London Bulletin was a monthly avant-garde art magazine which was affiliated with the London Gallery between April 1938 and June 1940. It was one of the most significant surrealist publication.

History and profile
The plans to launch the magazine began following the international surrealist exhibition in London in 1936. The magazine was first published in April 1938 with the title London Gallery Bulletin. It was renamed as London Bulletin from the second issue. It came out monthly, and its publisher was the Arno Press based in London. Later the Bradley Press became its publisher.
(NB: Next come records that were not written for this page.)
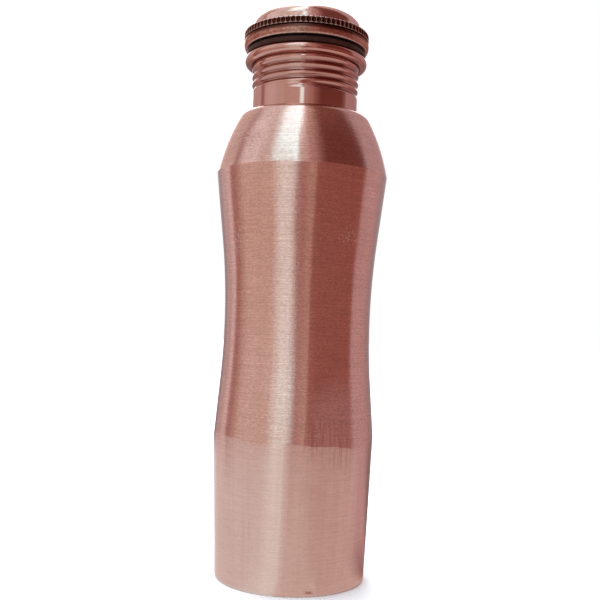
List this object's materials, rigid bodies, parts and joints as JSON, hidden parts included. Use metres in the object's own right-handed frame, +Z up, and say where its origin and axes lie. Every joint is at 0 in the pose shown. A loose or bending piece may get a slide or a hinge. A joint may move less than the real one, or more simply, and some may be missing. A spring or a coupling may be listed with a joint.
{
  "type": "copper water bottle",
  "caption": "Waisted copper water bottle with a rolled-thread neck and a domed screw-in stopper cap that seals on a ring gasket.",
  "frame": {"origin": "middle of the foot, on the surface that the bottle stands on", "axes": "+Z up along the bottle's axis, towards the cap; -Y is the front"},
  "size_m": [0.08, 0.08, 0.2667],
  "materials": {
    "brushed_copper": "satin, finely brushed around the axis",
    "polished_copper": "polished",
    "aged_copper": "satin, browned with age",
    "gasket_rubber": "matt"
  },
  "bodies": {
    "bottle": {"body_shell": "brushed_copper", "base_disc": "brushed_copper", "threaded_neck": "polished_copper"},
    "seal": {"gasket": "gasket_rubber"},
    "cap": {"threaded_plug": "polished_copper", "cap_flange": "aged_copper", "knurled_ring": "aged_copper", "cap_dome": "brushed_copper"}
  },
  "joints": [
    {"name": "cap_lift", "type": "slide", "parent": "bottle", "child": "seal", "axis": [0, 0, 1], "range_m": [0, 0.0152]},
    {"name": "cap_turn", "type": "hinge", "parent": "seal", "child": "cap", "pos_m": [0, 0, 0.2464], "axis": [0, 0, 1], "range_deg": [0, 1530]}
  ],
  "couplings": [
    {"joint": "cap_lift", "follows": "cap_turn", "m_per_rad": 0.000565}
  ]
}
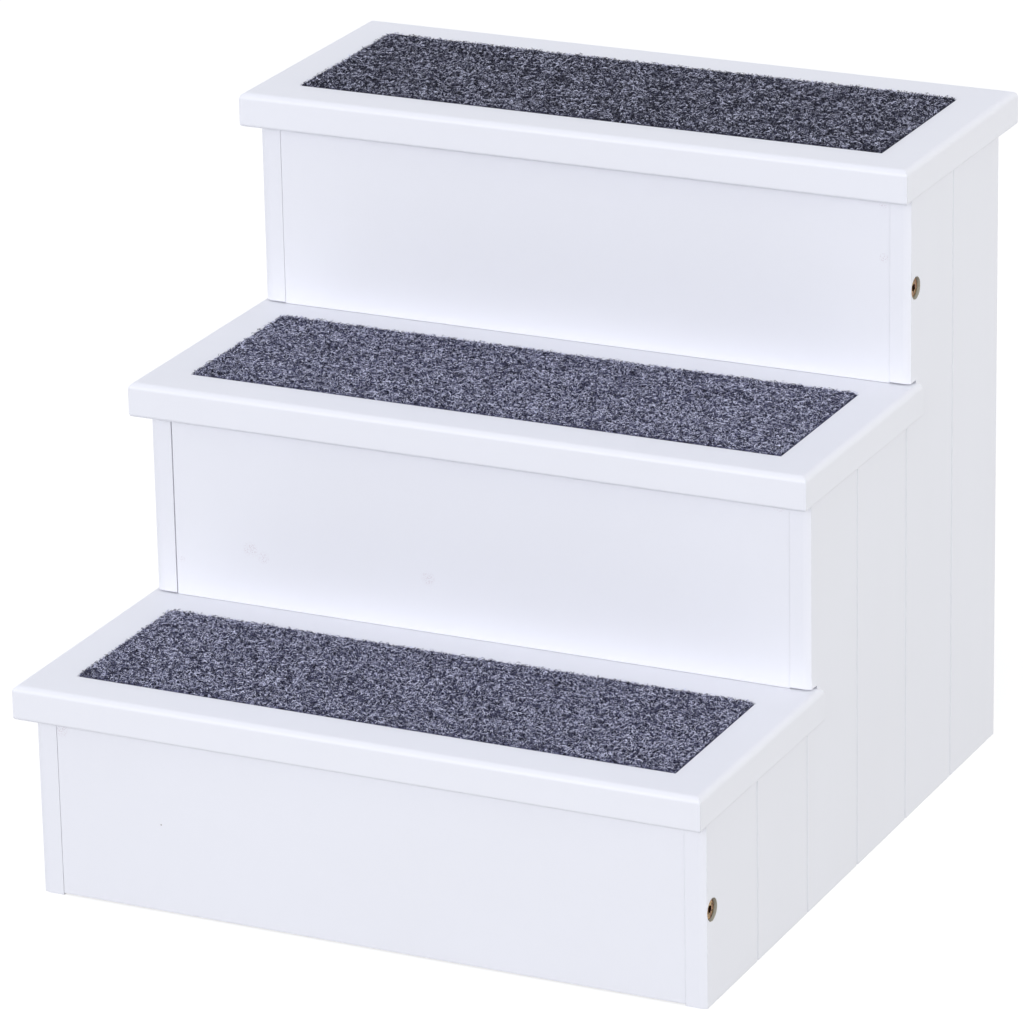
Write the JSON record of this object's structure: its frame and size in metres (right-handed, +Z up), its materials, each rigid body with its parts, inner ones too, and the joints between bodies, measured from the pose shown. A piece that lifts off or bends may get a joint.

The magazine was financed by Roland Penrose.

London Bulletin regularly published the pamphlets of the exhibitions presented at the London Gallery. It frequently featured reproductions of surrealist paintings and poems of the surrealists. The manifesto of an Egyptian anarchist post-surrealist group, Art et Liberté (Art and Freedom), was published in the magazine in English in 1938. The group members were Anwar Kamel, Ramses Younan and Kamel el-Telmissany who would launch a magazine, Al Tatawwur, in Cairo in 1940. In the document entitled Long Live Degenerate Art! they objected the Nazis' views on the ‘degenerate art’ and the Marxists' notion 'that modern society looks with aversion on any innovative creation in art and literature which threatens the cultural system on which that society is based, whether it be from the point of view of thought or of meaning.' London Bulletin folded before World War II, and its last issue, numbered 18–20, appeared in June 1940. The same year the London Gallery was also closed.

London Gallery News, a small newspaper, was the successor of London Bulletin.

Editors and contributors
E. L. T. Mesens was the editor-in-chief. Humphrey Jennings contributed to the first two issues of the magazine and then began to work as an assistant editor to E. L. T. Mesens. Jennings and Gordon Onslow Ford were assistant editors from issue 3. Roland Penrose served as the assistant editor from issue 8/9 published in January 1939 and was replaced assistant editor by George Reavey from issue 11 dated in March 1939.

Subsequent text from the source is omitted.